Exercise:
Print, exactly as they stand, the lines from the start of the listing to the line containing "roller_d = 230; // [180:5:260]", inclusive.

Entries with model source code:
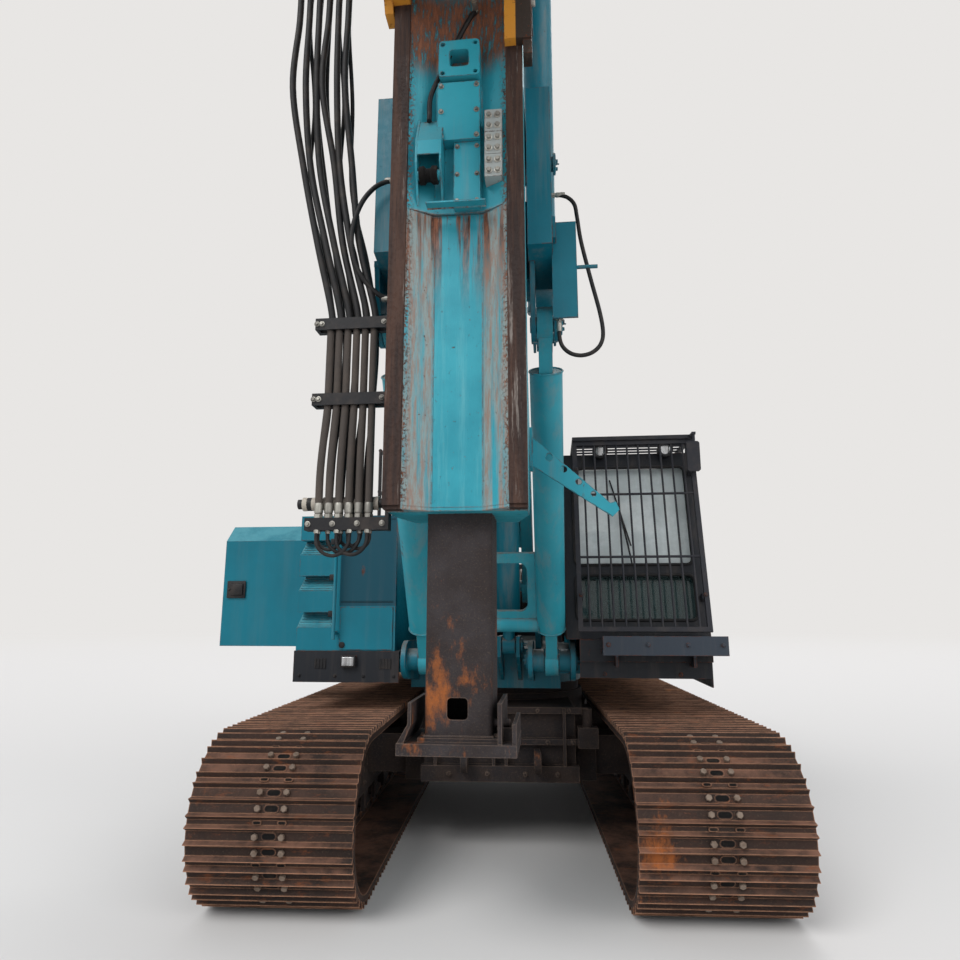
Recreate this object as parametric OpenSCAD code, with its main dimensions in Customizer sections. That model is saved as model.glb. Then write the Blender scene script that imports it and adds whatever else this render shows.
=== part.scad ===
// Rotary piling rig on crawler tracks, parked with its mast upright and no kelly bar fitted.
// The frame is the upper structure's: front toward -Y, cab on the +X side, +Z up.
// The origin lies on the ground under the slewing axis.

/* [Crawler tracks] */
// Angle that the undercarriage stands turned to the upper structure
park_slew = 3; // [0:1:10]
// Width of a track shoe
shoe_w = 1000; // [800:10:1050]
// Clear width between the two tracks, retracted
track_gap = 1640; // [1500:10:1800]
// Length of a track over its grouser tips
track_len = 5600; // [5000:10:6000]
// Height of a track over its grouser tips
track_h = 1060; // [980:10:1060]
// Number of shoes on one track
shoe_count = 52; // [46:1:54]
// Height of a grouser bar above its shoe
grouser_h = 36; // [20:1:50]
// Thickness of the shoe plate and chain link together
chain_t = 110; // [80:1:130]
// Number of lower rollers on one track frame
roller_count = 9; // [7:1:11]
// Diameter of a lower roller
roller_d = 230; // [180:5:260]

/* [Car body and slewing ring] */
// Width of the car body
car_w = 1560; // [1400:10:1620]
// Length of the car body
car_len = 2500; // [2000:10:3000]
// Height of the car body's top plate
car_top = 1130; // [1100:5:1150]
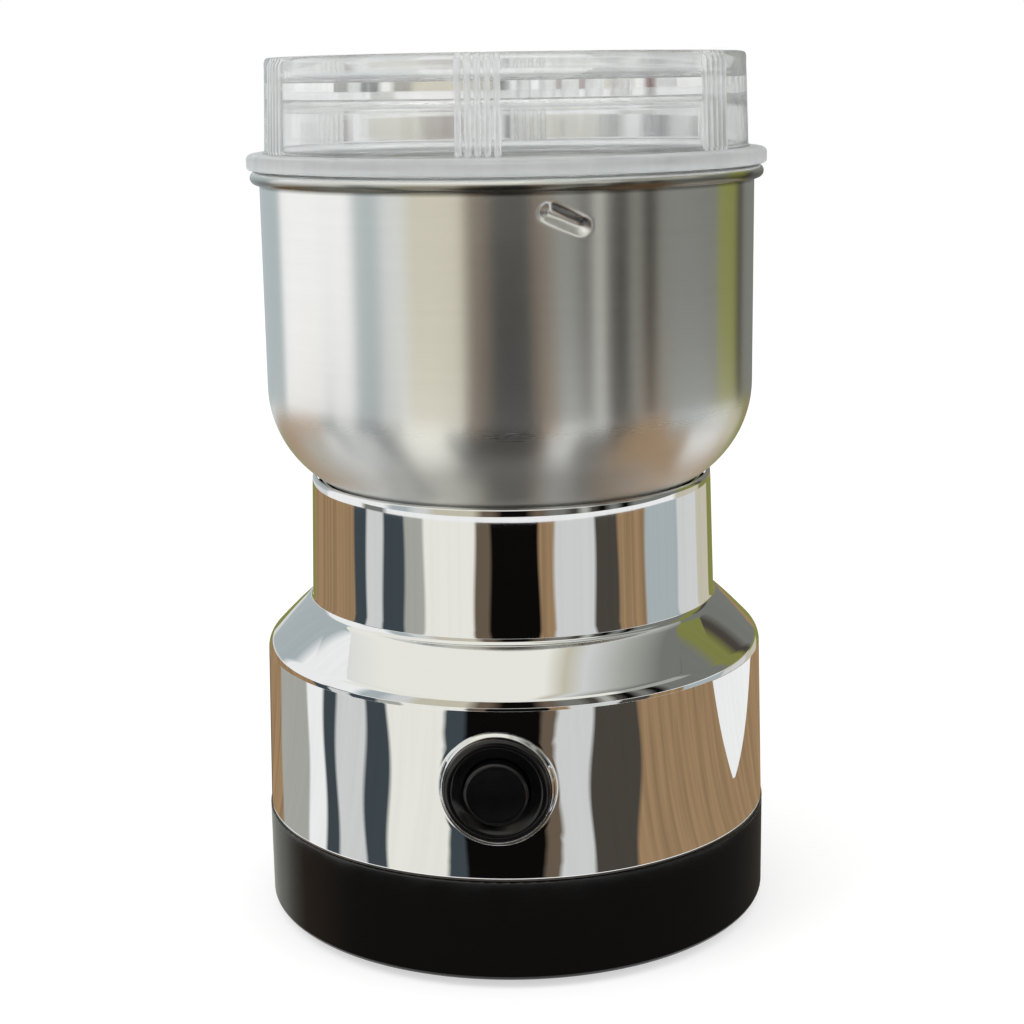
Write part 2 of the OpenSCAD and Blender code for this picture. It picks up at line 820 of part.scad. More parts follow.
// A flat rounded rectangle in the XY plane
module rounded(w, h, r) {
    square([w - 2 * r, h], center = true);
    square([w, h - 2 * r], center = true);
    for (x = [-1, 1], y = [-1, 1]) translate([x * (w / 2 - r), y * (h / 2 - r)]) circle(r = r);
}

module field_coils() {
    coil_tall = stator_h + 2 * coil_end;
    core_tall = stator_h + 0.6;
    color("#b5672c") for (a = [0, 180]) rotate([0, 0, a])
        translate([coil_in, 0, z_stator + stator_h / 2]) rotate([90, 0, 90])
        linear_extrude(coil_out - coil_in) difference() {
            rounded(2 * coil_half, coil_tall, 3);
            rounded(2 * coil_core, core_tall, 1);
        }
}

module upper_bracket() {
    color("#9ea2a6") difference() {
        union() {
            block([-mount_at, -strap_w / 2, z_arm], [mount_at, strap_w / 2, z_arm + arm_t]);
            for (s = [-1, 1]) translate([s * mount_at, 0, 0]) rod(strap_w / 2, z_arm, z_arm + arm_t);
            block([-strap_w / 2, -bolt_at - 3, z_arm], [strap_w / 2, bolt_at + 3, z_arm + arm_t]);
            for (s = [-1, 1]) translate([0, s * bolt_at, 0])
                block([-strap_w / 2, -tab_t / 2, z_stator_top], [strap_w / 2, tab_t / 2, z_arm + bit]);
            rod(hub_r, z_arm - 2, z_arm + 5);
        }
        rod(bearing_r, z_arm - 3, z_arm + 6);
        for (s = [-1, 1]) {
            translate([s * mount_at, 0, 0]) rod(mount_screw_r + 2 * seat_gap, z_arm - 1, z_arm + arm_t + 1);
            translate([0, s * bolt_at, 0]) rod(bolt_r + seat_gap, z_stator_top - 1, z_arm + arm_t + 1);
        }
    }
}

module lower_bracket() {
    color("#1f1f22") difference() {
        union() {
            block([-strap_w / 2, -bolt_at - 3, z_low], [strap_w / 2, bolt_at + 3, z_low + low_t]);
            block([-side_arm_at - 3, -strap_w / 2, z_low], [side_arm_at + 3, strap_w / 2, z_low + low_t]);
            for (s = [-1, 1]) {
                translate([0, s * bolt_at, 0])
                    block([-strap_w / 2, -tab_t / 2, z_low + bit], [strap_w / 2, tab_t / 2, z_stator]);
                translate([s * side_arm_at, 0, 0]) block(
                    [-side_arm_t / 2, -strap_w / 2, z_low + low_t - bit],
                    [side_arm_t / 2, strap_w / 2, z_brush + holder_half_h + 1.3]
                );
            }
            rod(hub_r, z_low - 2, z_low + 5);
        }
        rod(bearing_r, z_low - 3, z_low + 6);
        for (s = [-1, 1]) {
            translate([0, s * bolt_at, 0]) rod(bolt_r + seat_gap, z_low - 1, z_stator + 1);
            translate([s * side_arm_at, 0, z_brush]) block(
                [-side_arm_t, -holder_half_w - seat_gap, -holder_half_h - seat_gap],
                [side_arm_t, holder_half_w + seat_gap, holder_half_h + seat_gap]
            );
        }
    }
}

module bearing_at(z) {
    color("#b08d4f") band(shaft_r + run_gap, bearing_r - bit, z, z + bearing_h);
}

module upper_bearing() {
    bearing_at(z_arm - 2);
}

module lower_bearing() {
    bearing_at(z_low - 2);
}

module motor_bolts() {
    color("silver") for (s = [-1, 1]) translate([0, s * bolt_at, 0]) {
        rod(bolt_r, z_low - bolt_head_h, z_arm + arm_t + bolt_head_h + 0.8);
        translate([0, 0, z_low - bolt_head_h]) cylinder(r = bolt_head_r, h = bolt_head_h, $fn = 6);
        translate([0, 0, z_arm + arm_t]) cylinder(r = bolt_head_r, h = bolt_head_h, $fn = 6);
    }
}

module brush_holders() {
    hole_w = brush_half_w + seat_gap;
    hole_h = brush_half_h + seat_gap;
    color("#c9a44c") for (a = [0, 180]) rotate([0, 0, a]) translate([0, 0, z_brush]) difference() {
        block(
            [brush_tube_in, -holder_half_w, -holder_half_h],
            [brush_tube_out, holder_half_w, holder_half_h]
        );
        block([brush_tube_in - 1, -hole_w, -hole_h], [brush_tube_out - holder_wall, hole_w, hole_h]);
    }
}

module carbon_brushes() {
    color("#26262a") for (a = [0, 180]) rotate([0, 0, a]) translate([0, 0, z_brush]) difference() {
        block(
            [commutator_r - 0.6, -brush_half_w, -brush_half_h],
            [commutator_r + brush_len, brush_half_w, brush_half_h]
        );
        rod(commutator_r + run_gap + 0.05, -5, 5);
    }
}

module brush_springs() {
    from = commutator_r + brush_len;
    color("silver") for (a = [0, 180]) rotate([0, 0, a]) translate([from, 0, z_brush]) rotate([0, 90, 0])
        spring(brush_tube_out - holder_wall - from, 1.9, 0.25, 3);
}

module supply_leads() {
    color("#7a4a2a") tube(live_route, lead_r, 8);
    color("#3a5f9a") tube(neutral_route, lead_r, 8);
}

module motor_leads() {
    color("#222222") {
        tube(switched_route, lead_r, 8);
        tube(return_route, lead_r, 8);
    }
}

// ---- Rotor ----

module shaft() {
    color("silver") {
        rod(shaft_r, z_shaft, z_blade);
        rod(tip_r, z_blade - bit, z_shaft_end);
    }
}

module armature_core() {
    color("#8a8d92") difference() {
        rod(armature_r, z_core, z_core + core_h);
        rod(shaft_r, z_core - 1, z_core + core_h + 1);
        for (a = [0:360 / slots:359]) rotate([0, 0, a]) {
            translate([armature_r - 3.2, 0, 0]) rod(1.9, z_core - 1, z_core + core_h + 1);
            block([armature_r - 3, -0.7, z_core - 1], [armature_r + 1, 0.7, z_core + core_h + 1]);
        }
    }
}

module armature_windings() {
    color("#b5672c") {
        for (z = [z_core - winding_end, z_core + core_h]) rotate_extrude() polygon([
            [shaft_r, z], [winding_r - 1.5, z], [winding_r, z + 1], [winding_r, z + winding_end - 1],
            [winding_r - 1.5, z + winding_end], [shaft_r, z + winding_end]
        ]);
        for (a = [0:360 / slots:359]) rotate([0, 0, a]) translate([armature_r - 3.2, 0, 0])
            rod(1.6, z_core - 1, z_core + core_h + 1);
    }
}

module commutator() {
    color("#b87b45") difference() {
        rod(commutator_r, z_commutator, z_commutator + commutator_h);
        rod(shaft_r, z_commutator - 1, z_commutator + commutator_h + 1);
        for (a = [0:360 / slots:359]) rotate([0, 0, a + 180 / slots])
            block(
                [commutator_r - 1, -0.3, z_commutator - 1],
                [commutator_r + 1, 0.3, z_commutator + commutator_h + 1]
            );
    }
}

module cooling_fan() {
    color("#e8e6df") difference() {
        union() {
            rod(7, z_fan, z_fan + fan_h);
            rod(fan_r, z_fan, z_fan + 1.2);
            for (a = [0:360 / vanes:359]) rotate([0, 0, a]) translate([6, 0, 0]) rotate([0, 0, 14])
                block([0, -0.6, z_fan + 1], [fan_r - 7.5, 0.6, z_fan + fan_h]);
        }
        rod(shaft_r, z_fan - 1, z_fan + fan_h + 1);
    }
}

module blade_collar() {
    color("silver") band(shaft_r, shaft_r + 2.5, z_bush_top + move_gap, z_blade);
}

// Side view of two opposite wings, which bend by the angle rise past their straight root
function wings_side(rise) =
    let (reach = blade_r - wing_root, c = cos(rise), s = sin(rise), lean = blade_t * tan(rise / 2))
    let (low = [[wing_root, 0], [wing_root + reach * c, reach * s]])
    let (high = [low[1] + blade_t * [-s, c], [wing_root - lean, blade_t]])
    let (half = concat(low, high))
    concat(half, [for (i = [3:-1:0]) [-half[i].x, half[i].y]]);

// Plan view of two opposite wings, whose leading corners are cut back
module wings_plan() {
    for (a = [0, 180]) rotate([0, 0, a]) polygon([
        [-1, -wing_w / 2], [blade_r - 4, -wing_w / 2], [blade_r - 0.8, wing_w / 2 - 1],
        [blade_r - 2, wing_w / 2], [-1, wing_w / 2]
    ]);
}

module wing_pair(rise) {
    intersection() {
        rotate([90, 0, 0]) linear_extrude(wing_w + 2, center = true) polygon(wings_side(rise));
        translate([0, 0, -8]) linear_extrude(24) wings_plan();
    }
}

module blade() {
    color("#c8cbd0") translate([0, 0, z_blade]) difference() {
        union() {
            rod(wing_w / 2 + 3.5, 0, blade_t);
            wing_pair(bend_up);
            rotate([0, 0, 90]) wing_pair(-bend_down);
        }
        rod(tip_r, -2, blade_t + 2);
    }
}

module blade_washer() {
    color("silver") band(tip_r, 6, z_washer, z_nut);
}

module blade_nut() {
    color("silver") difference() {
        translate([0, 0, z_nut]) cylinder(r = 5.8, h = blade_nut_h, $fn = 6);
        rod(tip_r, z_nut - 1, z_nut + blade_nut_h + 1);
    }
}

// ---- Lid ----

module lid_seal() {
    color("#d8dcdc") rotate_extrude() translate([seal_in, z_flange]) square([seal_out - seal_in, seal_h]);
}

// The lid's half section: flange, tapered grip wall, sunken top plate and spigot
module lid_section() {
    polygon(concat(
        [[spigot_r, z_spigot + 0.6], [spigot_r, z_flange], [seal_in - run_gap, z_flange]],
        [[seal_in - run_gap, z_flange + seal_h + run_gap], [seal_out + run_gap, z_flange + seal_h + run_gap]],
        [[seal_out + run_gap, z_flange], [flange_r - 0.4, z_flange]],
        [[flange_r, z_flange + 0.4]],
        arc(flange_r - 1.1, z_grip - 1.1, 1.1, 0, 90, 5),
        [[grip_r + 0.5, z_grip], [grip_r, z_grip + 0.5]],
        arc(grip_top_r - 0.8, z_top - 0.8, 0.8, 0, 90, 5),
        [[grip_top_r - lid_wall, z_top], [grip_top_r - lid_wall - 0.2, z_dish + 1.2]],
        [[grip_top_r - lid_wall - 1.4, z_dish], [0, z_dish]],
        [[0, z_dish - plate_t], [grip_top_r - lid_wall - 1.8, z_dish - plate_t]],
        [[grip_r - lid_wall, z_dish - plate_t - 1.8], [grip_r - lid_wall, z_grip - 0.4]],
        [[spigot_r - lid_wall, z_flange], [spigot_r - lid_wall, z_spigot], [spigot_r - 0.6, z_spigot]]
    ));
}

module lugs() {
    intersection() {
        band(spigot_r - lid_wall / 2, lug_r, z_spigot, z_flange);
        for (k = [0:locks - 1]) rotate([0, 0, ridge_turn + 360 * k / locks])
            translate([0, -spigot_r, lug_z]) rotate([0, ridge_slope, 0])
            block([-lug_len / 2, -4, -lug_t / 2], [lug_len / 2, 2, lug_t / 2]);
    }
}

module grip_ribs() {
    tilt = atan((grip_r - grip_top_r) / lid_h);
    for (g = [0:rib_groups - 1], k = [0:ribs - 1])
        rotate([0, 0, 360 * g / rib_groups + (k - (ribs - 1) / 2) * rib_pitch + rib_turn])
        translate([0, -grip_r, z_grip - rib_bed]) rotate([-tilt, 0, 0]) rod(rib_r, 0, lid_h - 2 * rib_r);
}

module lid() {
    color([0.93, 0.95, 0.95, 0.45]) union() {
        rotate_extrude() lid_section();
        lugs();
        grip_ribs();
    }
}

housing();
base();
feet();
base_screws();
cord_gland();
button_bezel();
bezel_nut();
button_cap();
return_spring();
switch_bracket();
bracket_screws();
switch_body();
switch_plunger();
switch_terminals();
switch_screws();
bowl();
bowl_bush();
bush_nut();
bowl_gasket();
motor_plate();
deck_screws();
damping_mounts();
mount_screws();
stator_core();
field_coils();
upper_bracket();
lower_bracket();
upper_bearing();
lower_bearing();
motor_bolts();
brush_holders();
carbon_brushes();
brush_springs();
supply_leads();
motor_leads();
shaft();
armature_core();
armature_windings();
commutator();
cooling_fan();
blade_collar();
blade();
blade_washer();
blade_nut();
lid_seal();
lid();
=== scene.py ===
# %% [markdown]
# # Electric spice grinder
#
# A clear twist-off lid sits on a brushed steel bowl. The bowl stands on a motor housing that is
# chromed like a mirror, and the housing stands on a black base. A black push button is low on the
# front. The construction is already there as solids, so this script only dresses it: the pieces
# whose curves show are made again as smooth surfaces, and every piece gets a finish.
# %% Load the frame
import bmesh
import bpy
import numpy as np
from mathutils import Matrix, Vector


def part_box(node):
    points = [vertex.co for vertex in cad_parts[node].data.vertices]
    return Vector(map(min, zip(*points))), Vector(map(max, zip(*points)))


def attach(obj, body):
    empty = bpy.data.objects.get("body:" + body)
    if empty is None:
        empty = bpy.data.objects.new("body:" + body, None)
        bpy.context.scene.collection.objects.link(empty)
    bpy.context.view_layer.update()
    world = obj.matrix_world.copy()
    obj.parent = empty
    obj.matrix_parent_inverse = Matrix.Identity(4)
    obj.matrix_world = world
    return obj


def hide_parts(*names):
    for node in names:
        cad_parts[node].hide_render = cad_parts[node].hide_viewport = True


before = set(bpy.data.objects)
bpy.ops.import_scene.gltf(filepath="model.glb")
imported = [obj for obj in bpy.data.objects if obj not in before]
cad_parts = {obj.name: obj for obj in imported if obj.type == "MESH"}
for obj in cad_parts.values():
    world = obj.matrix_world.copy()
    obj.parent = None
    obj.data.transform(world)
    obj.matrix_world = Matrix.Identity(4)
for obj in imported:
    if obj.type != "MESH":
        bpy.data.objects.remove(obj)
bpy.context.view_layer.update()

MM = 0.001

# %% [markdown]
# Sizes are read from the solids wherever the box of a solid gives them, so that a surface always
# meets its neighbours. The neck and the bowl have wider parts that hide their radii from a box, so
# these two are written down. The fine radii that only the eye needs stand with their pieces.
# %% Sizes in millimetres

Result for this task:
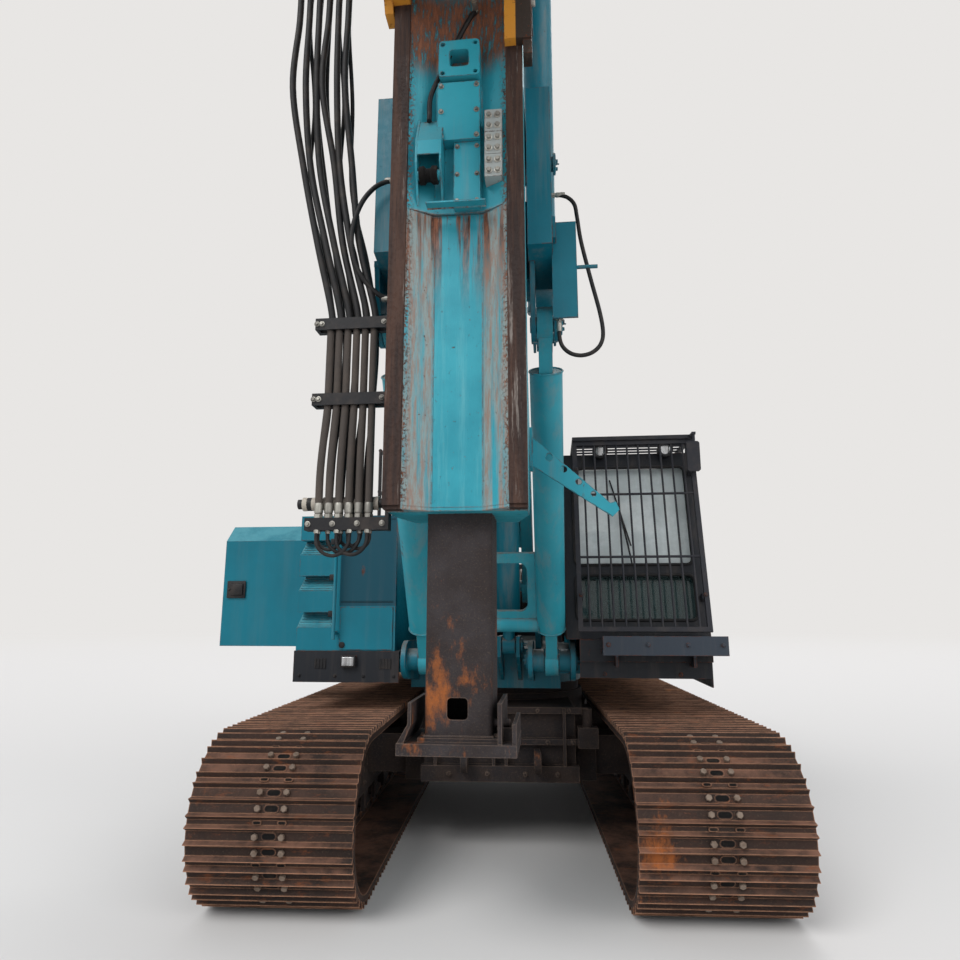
Recreate this object as parametric OpenSCAD code, with its main dimensions in Customizer sections. That model is saved as model.glb. Then write the Blender scene script that imports it and adds whatever else this render shows.
=== part.scad ===
// Rotary piling rig on crawler tracks, parked with its mast upright and no kelly bar fitted.
// The frame is the upper structure's: front toward -Y, cab on the +X side, +Z up.
// The origin lies on the ground under the slewing axis.

/* [Crawler tracks] */
// Angle that the undercarriage stands turned to the upper structure
park_slew = 3; // [0:1:10]
// Width of a track shoe
shoe_w = 1000; // [800:10:1050]
// Clear width between the two tracks, retracted
track_gap = 1640; // [1500:10:1800]
// Length of a track over its grouser tips
track_len = 5600; // [5000:10:6000]
// Height of a track over its grouser tips
track_h = 1060; // [980:10:1060]
// Number of shoes on one track
shoe_count = 52; // [46:1:54]
// Height of a grouser bar above its shoe
grouser_h = 36; // [20:1:50]
// Thickness of the shoe plate and chain link together
chain_t = 110; // [80:1:130]
// Number of lower rollers on one track frame
roller_count = 9; // [7:1:11]
// Diameter of a lower roller
roller_d = 230; // [180:5:260]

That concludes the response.